REQUIRED WORK - Lift out, unaltered, the lines of the material below between the line holding "jackColumns.forEach((x, i) =>" and the line holding "import math", counting both.

----- COLLECTED DATA

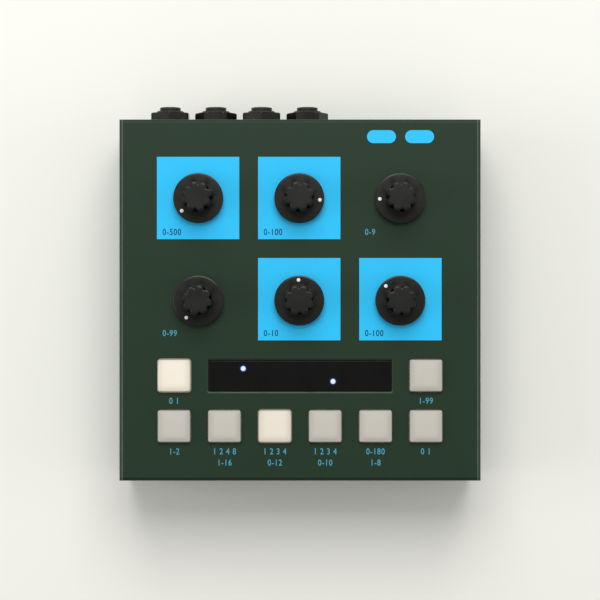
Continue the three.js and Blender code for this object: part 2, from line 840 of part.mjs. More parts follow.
put(piece("control_board", controlBoardBody(), "board"), 0, 0, controlBoardBottom);
put(piece("main_board", mainBoardBody(), "board"), 0, 0, mainBoardBottom);
const linkRow = knobRowShift - linkSetback;
put(piece("board_link", linkBody(), "socketPlastic"), 0, linkRow, mainBoardTop + seatGap);

// Rear sockets: each is built with z = 0 on the wall's outside and +Z pointing away from the case.
// The wall is as thick as the panel, so a body behind it starts at the same level as one under the panel.

/** A jack socket: a body behind the wall and a threaded bush through it. */
function jackBody() {
  const ringBase = jackReach - jackRingHeight;
  const bush = turned([
    [0, rimTop - rootDepth],
    [jackThreadRadius, rimTop - rootDepth],
    [jackThreadRadius, jackNutReach],
    [jackNeckRadius, jackNutReach],
    [jackNeckRadius, ringBase],
    [jackRingRadius, ringBase],
    [jackRingRadius, jackReach - jackRingBevel],
    [jackRingRadius - jackRingBevel, jackReach],
    [0, jackReach],
  ]);
  const body = block(jackBodyWidth, jackBodyHeight, rimTop - jackBodyDepth, rimTop);
  return cut(join(body, bush), bar(jackBoreRadius, jackReach - jackBoreDepth, jackReach + cutOverrun));
}

/** The hexagonal nut of a jack socket, with a cone on its outer face and a corner pointing up. */
function jackNutBody() {
  const hexTop = seatGap + jackNutHexHeight;
  return cut(
    join(
      hexagon(jackNutAcrossFlats, seatGap, hexTop),
      bar(jackNutConeRadius, hexTop - rootDepth, jackNutReach, roundSegments, jackNutConeTopRadius),
    ),
    bar(jackThreadRadius + seatGap, 0, jackNutReach + cutOverrun),
  );
}

/** A five-pin socket: a body behind the wall and a round face through it, with a groove and pin holes. */
function dinBody() {
  const face = join(
    block(dinBodyWidth, dinBodyHeight, rimTop - dinBodyDepth, rimTop),
    bar(dinFaceRadius, rimTop - rootDepth, dinFaceRise, wallHoleSegments),
  );
  const grooveLow = dinFaceRise - dinGrooveDepth;
  const groove = cut(
    bar(dinGrooveRadius, grooveLow, dinFaceRise + cutOverrun, wallHoleSegments),
    bar(
      dinGrooveRadius - dinGrooveWidth,
      grooveLow - cutOverrun,
      dinFaceRise + 2 * cutOverrun,
      wallHoleSegments,
    ),
  );
  const pinPlaces = Array.from({ length: dinPinCount }, (_, i) => {
    const angle = (Math.PI * i) / (dinPinCount - 1);
    return { x: dinPinCircleRadius * Math.cos(angle), y: -dinPinCircleRadius * Math.sin(angle) };
  });
  const pinHole = bar(dinPinRadius, grooveLow, dinFaceRise + cutOverrun, smallSegments);
  return cut(face, groove, ...atEach(pinPlaces, pinHole));
}

/** The power inlet: a round mouth with a centre pin, and a body that stands on the main board. */
function inletBody() {
  const low = seatGap - inletAxisHeight;
  const body = block(inletBodyWidth, inletBodyHeight, rimTop - inletBodyDepth, rimTop);
  const floor = -inletBoreDepth;
  return join(
    cut(
      join(
        body.translate([0, -(low + inletBodyHeight / 2), 0]),
        bar(inletFaceRadius, rimTop - rootDepth, 0, wallHoleSegments),
      ),
      bar(inletBoreRadius, floor, cutOverrun, wallHoleSegments),
    ),
    bar(inletPinRadius, floor - rootDepth, -inletPinSink, smallSegments),
  );
}

jackColumns.forEach((x, i) => {
  putOnRear(piece(`jack_${i + 1}`, jackBody(), "socketPlastic"), x, jackAxis);
  const nut = putOnRear(piece(`jack_nut_${i + 1}`, jackNutBody(), "socketPlastic"), x, jackAxis);
  const flatUp = i % 2 === 1;
  if (flatUp) nut.rotation.z = Math.PI / 2;
});
dinColumns.forEach((x, i) => {
  putOnRear(piece(`control_socket_${i + 1}`, dinBody(), "socketPlastic"), x, dinAxis);
});
putOnRear(piece("power_inlet", inletBody(), "socketPlastic"), inletColumn, inletAxis);

export default instrument;
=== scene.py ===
"""A square desktop delay processor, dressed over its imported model.

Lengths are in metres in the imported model's own frame: +X right, +Y to the rear, +Z up.
"""

import math

import bmesh
import bpy
import numpy as np
from bpy.props import FloatProperty, FloatVectorProperty, IntProperty, PointerProperty
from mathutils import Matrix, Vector


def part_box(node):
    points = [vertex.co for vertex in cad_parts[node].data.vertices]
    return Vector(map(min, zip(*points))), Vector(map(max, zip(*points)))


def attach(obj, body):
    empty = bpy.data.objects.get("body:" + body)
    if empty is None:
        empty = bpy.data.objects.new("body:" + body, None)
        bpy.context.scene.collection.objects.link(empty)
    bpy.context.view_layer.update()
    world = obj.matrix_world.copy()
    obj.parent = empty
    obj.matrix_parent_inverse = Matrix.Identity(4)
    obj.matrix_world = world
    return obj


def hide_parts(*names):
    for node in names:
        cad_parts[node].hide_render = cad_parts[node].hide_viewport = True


bl_info = {
    "name": "Delay Processor",
    "version": (1, 0, 0),
    "blender": (4, 5, 0),
    "location": "3D View > Sidebar > Processor",
    "description": "Builds the fine pieces and finishes of a desktop delay processor",
    "category": "Object",
}

MM = 0.001
KNOBS = ("time", "feedback", "mix", "value", "rate", "depth")
BUTTONS = ("bypass", "memory", "tap", "division", "effect", "filter", "offset", "hold")
LIT_BUTTONS = {"bypass": 1.0, "effect": 0.77}
CORNERS = ("front_left", "front_right", "rear_left", "rear_right")
JACKS = (1, 2, 3, 4)

# Where each knob's pointer looks, in degrees counter-clockwise from +X
POINTERS = {"time": 218, "feedback": 355, "mix": 182.4, "value": 235.5, "rate": 92, "depth": 135.2}
# The printed squares lie on a grid of their own, and so do the numbers of the knobs without
# a square: column and row of each
PRINTED_SQUARES = {"time": (-1, 1), "feedback": (0, 1), "rate": (0, 0), "depth": (1, 0)}
PLAIN_PLACES = {"mix": (1, 1), "value": (-1, 0)}
# The two lit lights of the display, in pitches to the right and to the rear of its middle
LIT_LIGHTS = ((-4.5, 0.5), (2.5, -0.5))
# Rows of faces on a nut: its hexagon, its cone and its hole
NUT_ROWS = (9, 3, 2)
# The values between which most of a noise lies
CLOUDS = (0.3, 0.7)
# Points round a turned ring, where a shape gives no other number
AROUND = 96
# Steps of a lofted plan's quarter circles, and the least radius of its corners
CORNER_STEPS = 8
LEAST_CORNER = 0.08 * MM

# Plain numbers printed at the controls: the range of each knob, the choices of each button
KNOB_NUMBERS = {
    "time": "0-500",
    "feedback": "0-100",
    "mix": "0-9",
    "value": "0-99",
    "rate": "0-10",
    "depth": "0-100",
}
BUTTON_NUMBERS = {
    "bypass": ("0 1",),
    "memory": ("1-99",),
    "tap": ("1-2",),
    "division": ("1 2 4 8", "1-16"),
    "effect": ("1 2 3 4", "0-12"),
    "filter": ("1 2 3 4", "0-10"),
    "offset": ("0-180", "1-8"),
    "hold": ("0 1",),
}

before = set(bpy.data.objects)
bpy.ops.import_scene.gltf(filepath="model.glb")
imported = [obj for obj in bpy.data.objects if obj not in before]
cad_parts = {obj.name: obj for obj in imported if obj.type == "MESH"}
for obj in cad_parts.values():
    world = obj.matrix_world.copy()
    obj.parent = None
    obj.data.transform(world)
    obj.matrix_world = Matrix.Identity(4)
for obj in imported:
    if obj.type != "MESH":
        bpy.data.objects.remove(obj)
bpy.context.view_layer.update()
panel_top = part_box("top_cover")[1].z
rear_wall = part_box("top_cover")[1].y


def middle(node):
    """The middle of a node's box."""
    low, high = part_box(node)
    return (low + high) / 2


def on_panel(node):
    """The point in the panel's plane at a node's middle."""
    centre = middle(node)
    return np.array([centre.x, centre.y, panel_top])


def square_place(case, column, row):
    """The middle of a printed square, x and y."""
    shift = np.array([case.square_shift, case.square_rise])
    return on_panel("top_cover")[:2] + shift + case.square_pitch * np.array([column, row])


# Properties


def linear(code):
    """The linear red, green and blue of an sRGB code."""
    parts = np.array([code >> 16, code >> 8 & 255, code & 255]) / 255
    return tuple(np.where(parts <= 0.04045, parts / 12.92, ((parts + 0.055) / 1.055) ** 2.4))


def length(name, size, description):
    """A length, given in millimetres."""
    return FloatProperty(
        name=name, description=description, default=size * MM, unit="LENGTH", precision=5
    )


def number(name, default, description):
    """A plain number."""
    return FloatProperty(name=name, description=description, default=default)


def power(name, watts, description):
    """The power of a lamp."""
    return FloatProperty(name=name, description=description, default=watts, unit="POWER")


def shade(name, code, description):
    """A colour, given as an sRGB code."""
    return FloatVectorProperty(
        name=name, description=description, default=linear(code), subtype="COLOR", min=0, max=1
    )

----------

CORRECT RESPONSE -
jackColumns.forEach((x, i) => {
  putOnRear(piece(`jack_${i + 1}`, jackBody(), "socketPlastic"), x, jackAxis);
  const nut = putOnRear(piece(`jack_nut_${i + 1}`, jackNutBody(), "socketPlastic"), x, jackAxis);
  const flatUp = i % 2 === 1;
  if (flatUp) nut.rotation.z = Math.PI / 2;
});
dinColumns.forEach((x, i) => {
  putOnRear(piece(`control_socket_${i + 1}`, dinBody(), "socketPlastic"), x, dinAxis);
});
putOnRear(piece("power_inlet", inletBody(), "socketPlastic"), inletColumn, inletAxis);

export default instrument;
=== scene.py ===
"""A square desktop delay processor, dressed over its imported model.

Lengths are in metres in the imported model's own frame: +X right, +Y to the rear, +Z up.
"""

import math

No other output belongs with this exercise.